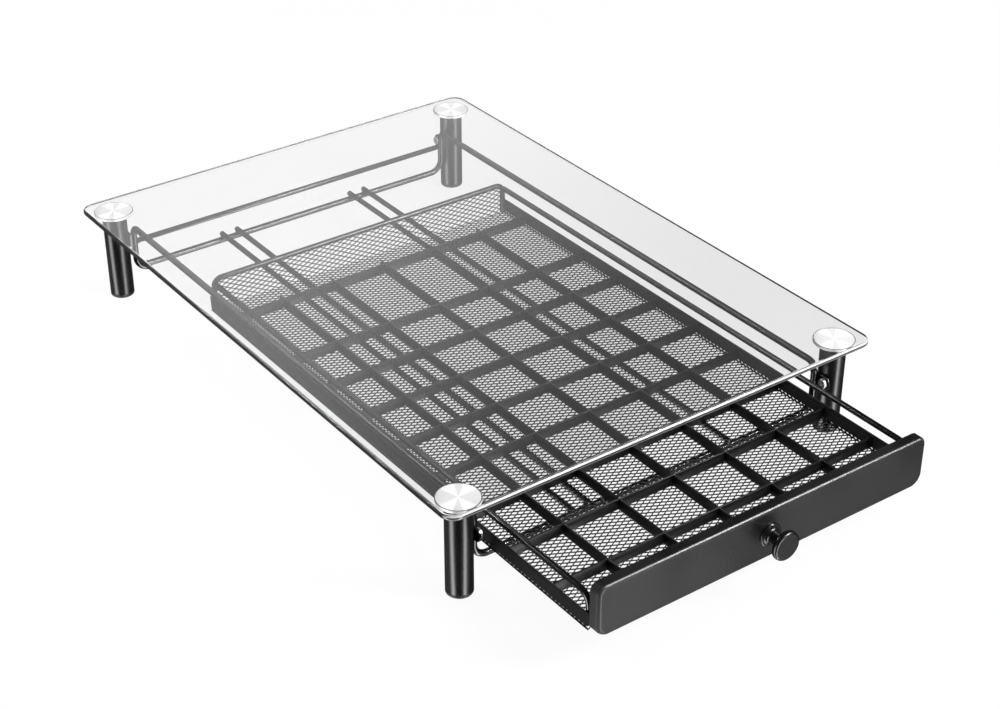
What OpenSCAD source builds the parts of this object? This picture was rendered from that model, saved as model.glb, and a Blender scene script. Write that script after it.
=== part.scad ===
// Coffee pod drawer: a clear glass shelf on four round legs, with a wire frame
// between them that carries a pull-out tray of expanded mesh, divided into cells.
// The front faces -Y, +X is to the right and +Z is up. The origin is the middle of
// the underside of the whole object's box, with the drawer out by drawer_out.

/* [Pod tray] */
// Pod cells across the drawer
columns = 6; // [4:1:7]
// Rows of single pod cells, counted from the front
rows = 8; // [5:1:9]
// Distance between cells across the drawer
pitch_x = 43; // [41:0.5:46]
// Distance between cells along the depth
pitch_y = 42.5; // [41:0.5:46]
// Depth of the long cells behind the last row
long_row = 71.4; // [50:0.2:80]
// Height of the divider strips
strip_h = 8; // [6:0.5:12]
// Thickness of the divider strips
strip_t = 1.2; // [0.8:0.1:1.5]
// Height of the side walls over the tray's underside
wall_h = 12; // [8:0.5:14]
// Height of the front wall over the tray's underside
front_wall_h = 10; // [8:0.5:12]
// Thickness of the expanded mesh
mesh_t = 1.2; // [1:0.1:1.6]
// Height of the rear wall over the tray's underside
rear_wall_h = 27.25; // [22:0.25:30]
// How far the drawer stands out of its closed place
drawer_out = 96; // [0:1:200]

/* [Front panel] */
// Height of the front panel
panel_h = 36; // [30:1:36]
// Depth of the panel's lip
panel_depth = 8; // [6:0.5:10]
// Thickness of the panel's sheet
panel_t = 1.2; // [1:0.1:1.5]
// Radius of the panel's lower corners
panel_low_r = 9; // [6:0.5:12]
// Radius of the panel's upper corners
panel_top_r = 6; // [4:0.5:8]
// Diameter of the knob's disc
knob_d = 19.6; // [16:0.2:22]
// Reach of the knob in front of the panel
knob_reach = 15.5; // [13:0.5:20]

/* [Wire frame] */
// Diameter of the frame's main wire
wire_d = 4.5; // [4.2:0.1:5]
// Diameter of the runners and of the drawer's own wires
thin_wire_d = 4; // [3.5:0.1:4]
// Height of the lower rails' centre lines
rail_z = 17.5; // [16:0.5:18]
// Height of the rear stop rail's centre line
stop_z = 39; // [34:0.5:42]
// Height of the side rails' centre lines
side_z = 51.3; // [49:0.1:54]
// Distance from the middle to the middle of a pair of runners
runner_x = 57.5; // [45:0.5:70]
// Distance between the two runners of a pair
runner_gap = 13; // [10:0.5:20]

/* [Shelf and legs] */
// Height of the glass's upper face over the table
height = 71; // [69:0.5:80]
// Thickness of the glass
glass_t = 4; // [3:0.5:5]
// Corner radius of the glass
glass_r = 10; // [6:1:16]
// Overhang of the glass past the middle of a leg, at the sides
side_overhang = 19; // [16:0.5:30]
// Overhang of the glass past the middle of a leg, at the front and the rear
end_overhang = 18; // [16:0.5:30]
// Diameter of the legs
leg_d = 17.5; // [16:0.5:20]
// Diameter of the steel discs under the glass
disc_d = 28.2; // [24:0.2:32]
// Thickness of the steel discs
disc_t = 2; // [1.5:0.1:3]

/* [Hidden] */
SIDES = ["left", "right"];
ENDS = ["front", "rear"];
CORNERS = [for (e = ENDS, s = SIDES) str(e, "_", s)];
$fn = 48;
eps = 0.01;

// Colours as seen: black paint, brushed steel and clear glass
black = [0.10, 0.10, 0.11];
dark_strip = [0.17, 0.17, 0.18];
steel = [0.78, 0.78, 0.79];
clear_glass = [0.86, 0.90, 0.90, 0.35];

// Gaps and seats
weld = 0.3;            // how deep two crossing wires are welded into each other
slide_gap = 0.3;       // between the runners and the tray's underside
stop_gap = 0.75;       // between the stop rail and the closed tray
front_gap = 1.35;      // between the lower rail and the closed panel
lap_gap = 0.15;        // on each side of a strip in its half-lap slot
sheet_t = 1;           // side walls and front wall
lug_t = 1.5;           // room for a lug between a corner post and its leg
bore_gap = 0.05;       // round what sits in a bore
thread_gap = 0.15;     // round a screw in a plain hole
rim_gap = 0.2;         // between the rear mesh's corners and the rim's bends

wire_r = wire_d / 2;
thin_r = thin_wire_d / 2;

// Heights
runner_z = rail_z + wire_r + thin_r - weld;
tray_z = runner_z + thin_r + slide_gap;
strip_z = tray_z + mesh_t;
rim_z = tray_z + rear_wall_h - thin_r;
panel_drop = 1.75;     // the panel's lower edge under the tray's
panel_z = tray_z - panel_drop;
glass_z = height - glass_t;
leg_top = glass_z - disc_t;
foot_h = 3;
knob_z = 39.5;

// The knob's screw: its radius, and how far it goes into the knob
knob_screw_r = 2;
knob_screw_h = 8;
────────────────
=== Task objective ===
Print the material above verbatim, first line through the line containing "out by drawer_out.", both included.

=== Result for this exercise ===
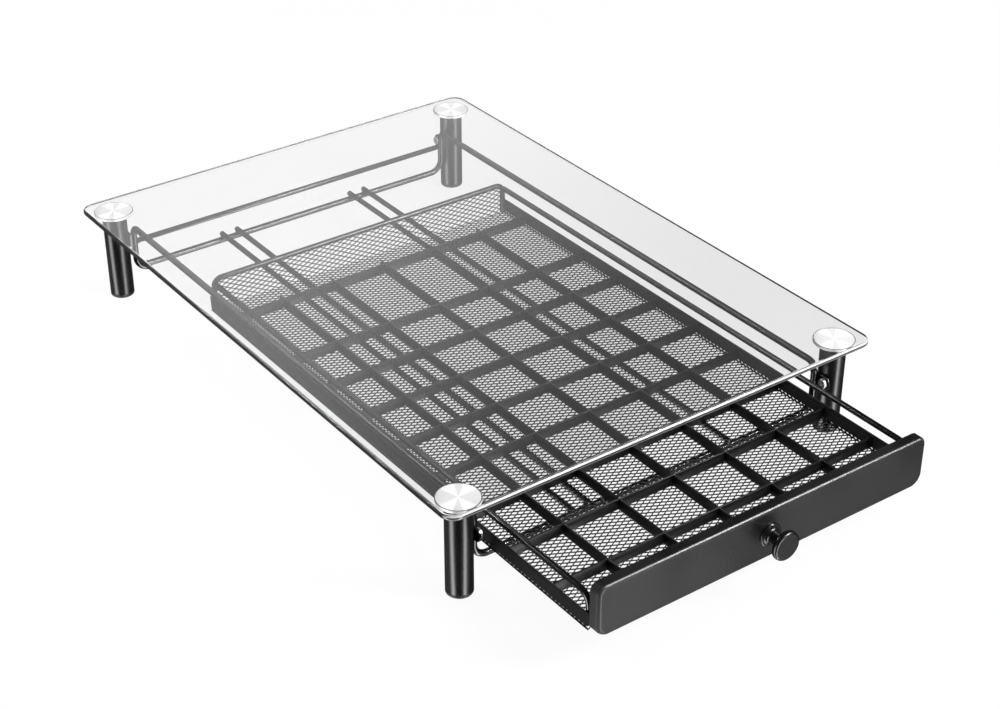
What OpenSCAD source builds the parts of this object? This picture was rendered from that model, saved as model.glb, and a Blender scene script. Write that script after it.
=== part.scad ===
// Coffee pod drawer: a clear glass shelf on four round legs, with a wire frame
// between them that carries a pull-out tray of expanded mesh, divided into cells.
// The front faces -Y, +X is to the right and +Z is up. The origin is the middle of
// the underside of the whole object's box, with the drawer out by drawer_out.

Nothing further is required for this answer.